I’ve heard my fair share of horror stories of failed marriages between husbands and wives that didn’t practice the same faith. But my first roommate in college was mixed raced. Her Dad was Indian and Muslim, Mom was a devout Puerto Rican Roman Catholic. However, she is one of the most well adjusted people I have ever met. Her family is close, her parents are in love, and her father never forced her mother to convert (since in Islam men are allowed to marry women of Judeo-Christian faiths under the stipulation that their wives will convert). She’s been to mass and mosque alike, and is very aware of the overlaps and differences in both religions. While she declares herself to be a member of neither faith, she’s extremely open to people’s points of view on religion and believes in God.

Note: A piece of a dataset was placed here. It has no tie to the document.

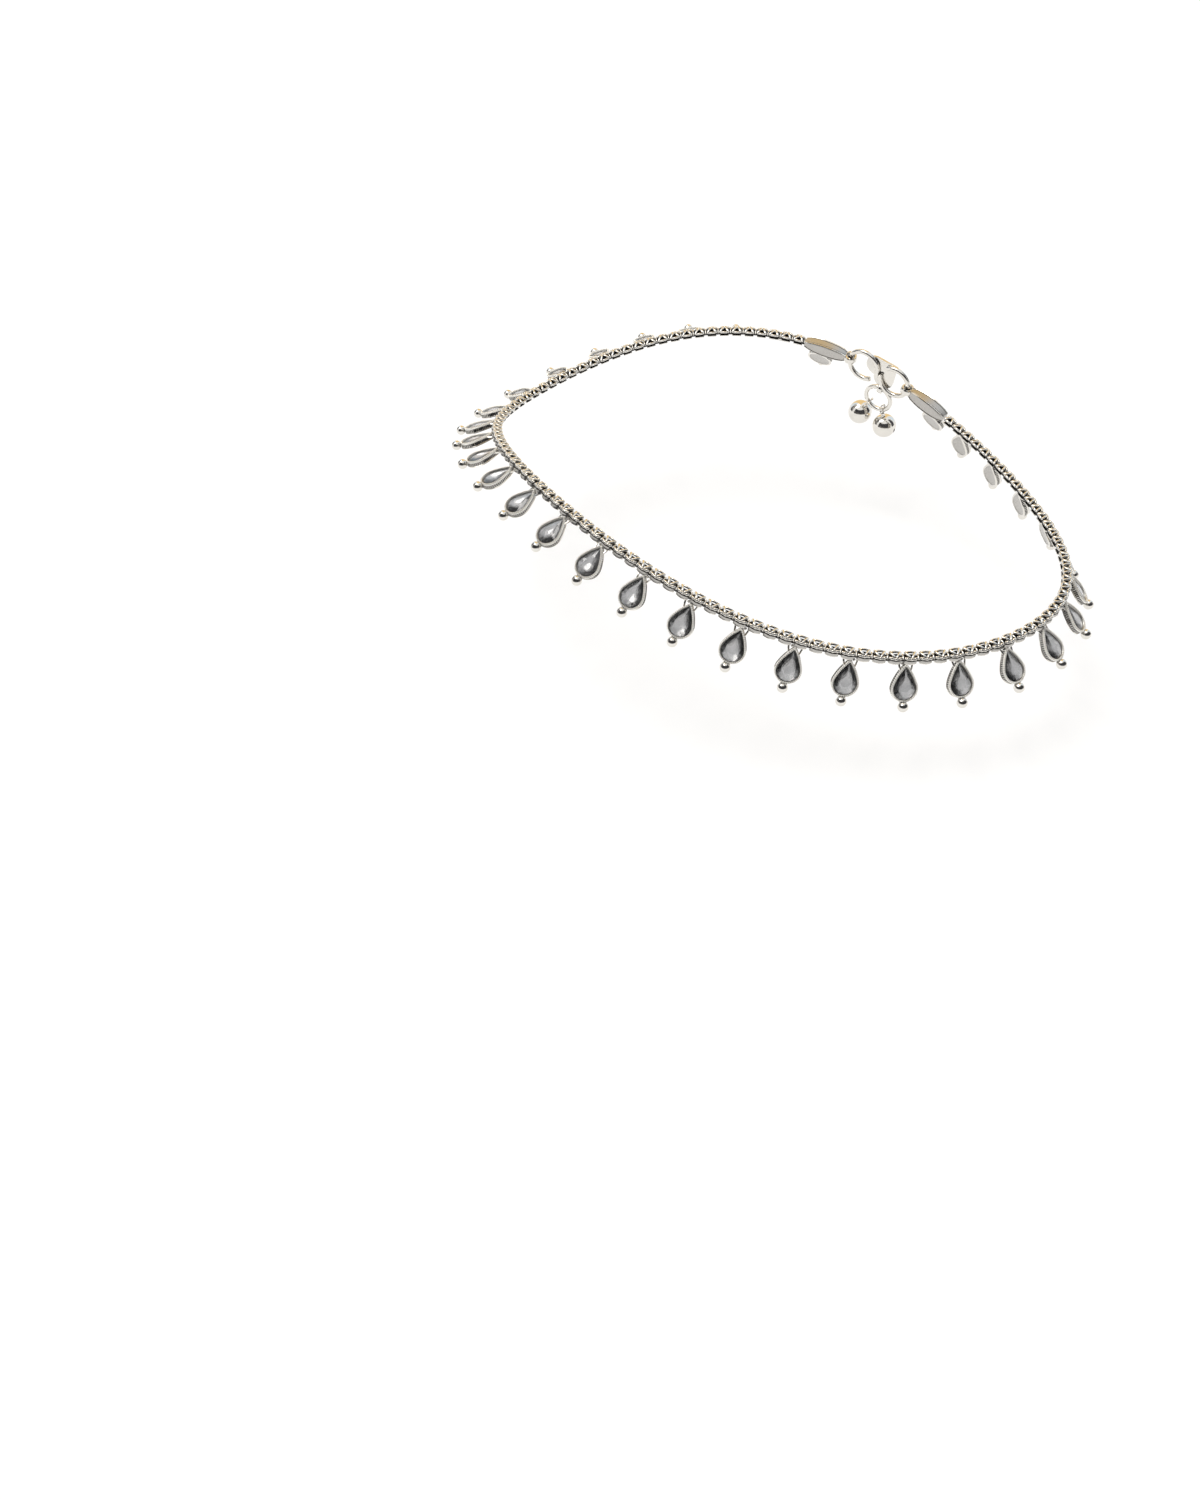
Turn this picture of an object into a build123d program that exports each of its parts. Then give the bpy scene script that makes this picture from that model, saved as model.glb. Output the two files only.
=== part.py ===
from build123d import *
import math
import os

# Payal anklet: a closed band of interlocking ladder links round an open ankle hollow.
# Millimetres, +Z up.  The origin is the middle of the ankle hollow, the instep lies at -X
# and the heel at +X.  A link's own frame has X along the band, Y outward and Z up.  A drop's
# own frame has X along the band, Y down the drop and Z out of its face.

# --- the line that the band follows -----------------------------------------------------
HALF_LONG = 52.2                # middle of the hollow to the band at the instep and the heel
HALF_WIDE = 39.2                # middle of the hollow to the band at either side
SIDE_FULLNESS = -0.03           # how much fuller than an ellipse the instep and heel are
RISE = (6.0, -3.1, -2.5)        # height of the band: shares of cos t, cos 2t and cos 3t
LEAN = (48.5, 24.6, 8.4, -11.6)  # outward lean of the drops: shares of 1, cos t to cos 3t
LINK_LEAN = (6.4, 16.5, 8.6)    # outward lean of the links: shares of 1, cos t and sin t
LINE_STEPS = 1440

# --- links --------------------------------------------------------------------------------
LINK_PLACES = 122               # link lengths round the whole line, clasp included
CLASP_PLACE = 30.05             # middle of the clasp, in link lengths from the instep
CLASP_PLACES = 14               # last link's middle to the first link's, across the clasp
LINK_GAP = 0.42
LINK_DEEP = 1.7
LINK_HIGH = 1.2
LEAF_THICK = 0.32
FRONT_BAR = 0.56
BACK_SHARE = 0.62               # back edge of a leaf over its front edge
POST_SIDE = 0.26
POST_FORWARD = 0.38
TONGUE_THICK = 0.2
EYE_HOLE = 0.62
EYE_WALL = 0.15

# --- drops --------------------------------------------------------------------------------
DROP_COUNT = 31
FIRST_DROP = 1.25               # place of the first drop and from drop to drop, in link lengths
DROP_PITCH = 3.5
DROP_FORWARD = 0.4              # band's middle line forward and down to a pear cup's tip
DROP_TOP = 0.75
PEAR_LONG = 5.9
PEAR_ROUND = 2.08               # radius of the pear's round end
PEAR_FLANK = 9.0                # radius of the pear's long sides
CUP_DEEP = 1.1
CUP_WALL = 0.3
CUP_FLOOR = 0.25
BALL_RADIUS = 0.85
BALL_SINK = 0.1
BALL_FORWARD = 0.25             # ball's middle in front of the cup's middle plane
BRACKET_TOP_HALF = 0.66
BRACKET_FOOT_HALF = 0.35
BRACKET_RISE = 0.45
BRACKET_LONG = 1.7
BRACKET_THICK = 0.5
BRACKET_BACK = 0.45

# --- stones -------------------------------------------------------------------------------
STONE_GAP = 0.08
STONE_SINK = 0.15               # table below the bezel's rim
STONE_CROWN = 0.3
STONE_GIRDLE = 0.1
STONE_PAVILION = 0.2
TABLE_SHARE = 0.58
CULET_SHARE = 0.5
PEAR_ROUND_CORNERS = 7
ROUND_CORNERS = 10

# --- terminals ----------------------------------------------------------------------------
TERMINAL_LONG = 9.3             # end of the band to the middle of the eye
TERMINAL_SECTIONS = (           # along, deep, high
    (0.19, 1.7, 1.2),
    (3.2, 1.9, 2.5),
    (6.4, 1.8, 2.1),
    (8.4, 1.5, 1.2),
)
TERMINAL_SLOT = 1.2
HOOK_EYE_HOLE = 0.72
HOOK_EYE_RADIUS = 1.2
HOOK_EYE_HIGH = 1.3
ROUND_BEZEL = 2.4
ROUND_BEZEL_ALONG = 3.1
ROUND_BEZEL_TOP = 1.15          # band's middle line down to where the collar starts
ROUND_DROP_TILT = 25.0          # lean of a round drop against its terminal, degrees
COLLAR_LONG = 1.1
COLLAR_WIDE = 1.5
COLLAR_THICK = 0.9
COLLAR_SINK = 0.28
TERMINAL_BALL = 0.75
RIB_COUNT = 5
RIB_START = 2.0
RIB_PITCH = 1.3
RIB_ANGLE = 38.0
RIB_SIZE = (0.42, 0.5, 1.15)
RIB_HIGH = 0.5
RIB_MIDDLE = 0.83

# --- heart clasp, ring and bells ------------------------------------------------------------
HOOK_WIRE = 0.47                # wire sizes are radii
HOOK_RADIUS = 3.0
HOOK_ARC = 310.0
HEART_SIDE = 4.16               # side of the square that the heart is drawn on
HEART_THICK = 0.9
HEART_BACK = 0.3
HEART_TAPER = 35.0              # slope of the heart's softened edge
TAB_RADIUS = 0.95               # curled tab that holds the bell ring
TAB_HOLE = 0.57
TAB_WIDE = 0.9
TAB_REACH = 0.65                # edge of the heart to the middle of the tab
BELL_RING_RADIUS = 2.63
BELL_RING_WIRE = 0.42
BELL_RADIUS = 2.3
BELL_SHELL = 0.35
BELL_SLOT = 0.5
BELL_LOOP_RADIUS = 0.85
BELL_LOOP_WIRE = 0.22
BELL_STEM = 0.6                 # loop to ball
BELL_STEM_RADIUS = 0.33
BELL_SPREAD = 35.0              # where a bell hangs on the ring, degrees from its lowest point
BELL_SPLAY = 20.0               # lean of a bell away from the other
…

There are tons of examples of where it doesn’t work, I’m sure, but her parents are a very good example where it can work.
In this day and age, where pretty much every other marriage ends in divorce, people separate for far more trivial reasons than faith. I think an interfaith marriage, just like any marriage, can work if you go into it with reasonable expectations, openly communicate, and are willing to operate as two halves of a whole and not as separate individuals who have different goals and ideas about where the marriage is going.
While my friend claims that ‘Muslims are crazy. It wouldn’t work between me and a non-Muslim’, the protests in Tunisia, Egypt and more recently in Libya perfectly illustrate the fact that change is sweeping across Islam and the Arab world as well. Human rights organizations are attempting to intervene in Muslim countries were women and non-Muslims are treated as second-class citizen and are often persecuted and abused for small offenses, even by lawmakers themselves. I’m the last person to comment on what that means for the faith itself. Islam is still a vastly unexplored territory to me and I hesitate to comment on things that I’m not well informed in, lest I reveal my ignorance. But… times ARE changing just as people do… maybe one day soon in Pakistan, a practicing Muslim woman (like my friend) can marry an agnostic or Christian Westerner without being shunned by society or her family.
As far as me being in an interfaith relationship is concerned, that decision is between me, whoever my partner may be and God, although the ideal is what I am aiming for. I respect those who choose to be in interfaith relationships the same as I respect my Pakistani Muslim friend and her decision to want to marry a Muslim man… Even though she’d totally look hot with a white dude, lol.
Free will is a double edged sword. We are granted the freedom to make our own decisions, but we must live with the consequences of those decisions, whether good or bad. I hate adulthood and the ability to exercise that free will: there are too many damned decisions to make! But I really love the fact that their mine and nobody else’s to make.